Four years ago, the Marietta native was an unnoticed architect in Atlanta hip-hop's historic boom time. At 17, he produced Gucci Mane's "East Atlanta 6," a fraternal street anthem set to daunting, thunderous 808s. Shrouded in folklore, thanks to his iconoclastic rapping style and turbulent legal history, Gucci turned heads with "East Atlanta 6." It was a shot of local pride from an MC many perceived as a fringe outsider.

Today Mike recalls the track's recording in stunned disbelief. "It was a whole freestyle. [Gucci] didn't even write nothing down. We were like, 'What the fuck?'"

Guided in part by Mike's deeply felt production, Gucci surmised an endearing persona on mixtapes such as Gangsta Grillz: The Movie. He was a world-class braggart but also introspective and, strangely gentlemanly, peering through the fog of cocaine and bundled cash for a better life. Mike, meanwhile, was on the fast track to local stardom.

"Cats like Shawty Lo, DJ Drama, they liked the way I carried myself," he says. "They never thought I was so young, just by the way I conducted myself and my confidence."

Mike rode his age-inappropriate self-assurance to a lucrative freelance hustle, outsourcing beats to Soulja Boy ("So Gully"), Lil Boosie ("Mama Know Love"), and Waka Flocka Flame ("2 Deep"). He later lent a hand to two of 2011's defining mixtapes: Freddie Gibbs' Cold Day in Hell and Don Trip & Starlito's Step Brothers.

But it was "Tupac Back," a gritty reworking of Rick Ross' "B.M.F. (Blowin' Money Fast)" serviced by Ross and Meek Mill, that proved most enduring. The song's shattering drum sequences and huge synths bellowed from stereos all over the country last spring. Not even Mike could hide his shock at its success.

"Am I amazed?" he asks. "I'm amazed that I have a charting single. Shit is crazy!

"The foundation was definitely there. With the energy of that beat and the way Ross is buzzin' right now, it was a good match."

If Mike is a slick new jack hustling his way into collaborations with important power brokers, then DJ Burn One is a blue-collar workman as unassuming as he is talented. A self-taught guitarist and keyboardist, Burn One spent his childhood hoarding Muddy Waters and Curtis Mayfield records while his father attempted to verse him in 1970s country music.

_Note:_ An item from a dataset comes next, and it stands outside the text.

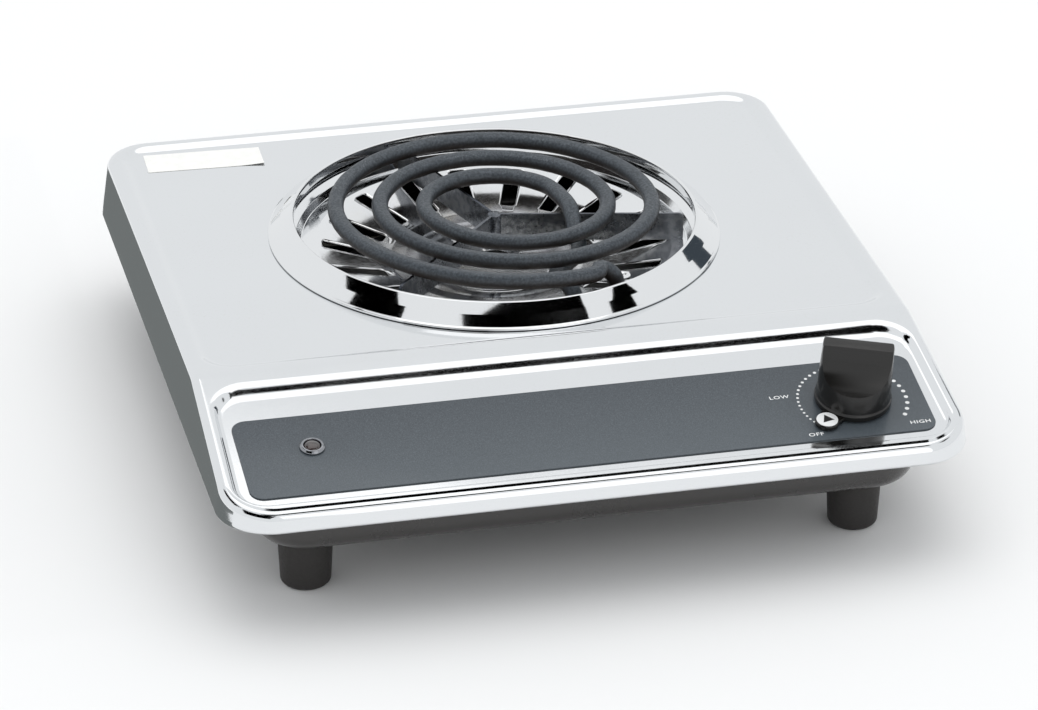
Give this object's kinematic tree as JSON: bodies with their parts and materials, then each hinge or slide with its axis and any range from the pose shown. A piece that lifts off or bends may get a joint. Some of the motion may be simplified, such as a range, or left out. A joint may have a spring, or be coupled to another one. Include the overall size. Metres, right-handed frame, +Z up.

"My dad was super country," he laughs. "Like, Melba Montgomery country."

Burn speaks in a gravy-thick drawl, as if made hoarse by years of chasing blunts with sizzurp. Asked to describe his work, the 25-year-old cites a popular phrase introduced to hip-hop's vernacular by the aforementioned UGK.

"The term 'country rap tunes' was coined by Pimp C about 10 years ago," Burn One says. "It wasn't accepted by New Yorkers as real hip-hop because it was different."

By the turn of this decade, the once sleepy backwaters of the rural South had thundered onto the hip-hop map thanks to townies like Big K.R.I.T., G-Mane, Rittz, and Block Beataz. They make music about hardship and systemic poverty from a vantage point underrepresented in coastal hip-hop.

Like them, Burn resizes a pre-established template — bass sighs, horn swells, stony guitar twang, exhaling harmonies, a sense of stormy calm and eerie finality — into surprising and divergent new shapes. Nearly every note on The Ashtray, his summer instrumental album, was played live, guaranteeing it the same extraterrestrial, '70s-style glow as his work with G-Side ("My Aura") and A$AP Rocky ("Roll One Up").

"My goal is partially to do stuff with some historical value," Burn One says. "I just sampled an old Italian blaxploitation composer. It can be cool to resurrect some obscure record, you know?"